I watch the old man as he watches the kid blow up his happy anniversary balloons. I am not at all surprised by the lack of humanity in the service he has just received. That is something I am accustomed to. What shocks me is that he made any effort at all, that he hasn't yet been worn down to expect the transaction to be no more than the exchange of cash for a good. I imagine he remembers a time in his eighty-odd years when salespeople actually knew their customers, perhaps even cared about them. I look at Jason, who has finished pumping helium into the second heart-shaped balloon and is now twisting a tiny piece of plastic at its nape. It is not his fault. He is being paid virtually nothing. Someone in his position could have been nice, but he certainly isn't being paid for it. The paucity of his wages simply provides the affordability of the goods. That is all. Most of us have come to expect no more than indifference from the likes of him. I look around the interior of this store. A bird has escaped the weather and sits on a bare metal girder of the ceiling.

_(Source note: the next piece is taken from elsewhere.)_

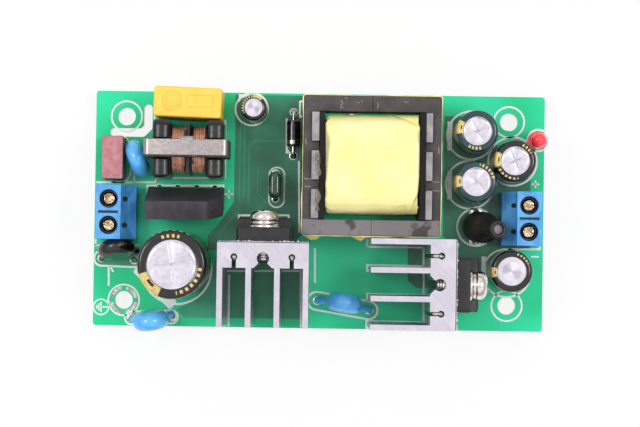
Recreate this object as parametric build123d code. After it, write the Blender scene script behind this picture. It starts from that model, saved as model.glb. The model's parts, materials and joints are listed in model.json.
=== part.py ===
from build123d import *
import math
import os

# Open-frame mains supply on a single green circuit board.
# Millimetres. +Z is up, X runs from the mains terminal to the output terminal.
# The origin is the middle of the four mounting holes, on the board's underside.

# Circuit board
board_thickness = 1.6
board_corner_r = 0.6
mount_hole_d = 3.5
mount_to_left_edge = 6.0
mount_to_right_edge = 7.0
mount_to_side_edge = 5.0
slot_width = 1.7
slot_to_top_edge = 3.4
slot_to_left_edge = 10.2
slot_tip_to_edge = 3.6
slot_to_fuse = 1.125
slot_rise = 1.1

# Leads, holes and solder
lead_tip_drop = 2.5
hole_clearance = 0.15
solder_height = 1.1
solder_rim = 0.55
solder_neck = 0.12
solder_gap = 0.02
close_gap = 0.02

# Mains fuse
fuse_length = 8.35
fuse_width = 4.1
fuse_height = 7.9
fuse_pitch = 5.08
fuse_lead_d = 0.6
fuse_base_height = 1.2
fuse_groove = 0.25
fuse_to_edge = 1.95
fuse_below_choke = 1.7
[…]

Once in awhile something happens that reminds me of why I feel the way I do about these chain stores beyond all the pedantry and elitism. Sometimes it feels like we have exchanged some of our humanity to save a few lousy dollars.

The kid rings up the old man. The old man hands over a ten dollar bill and gets some change. The kid hands over the balloons and says, "There you go. Have a nice day."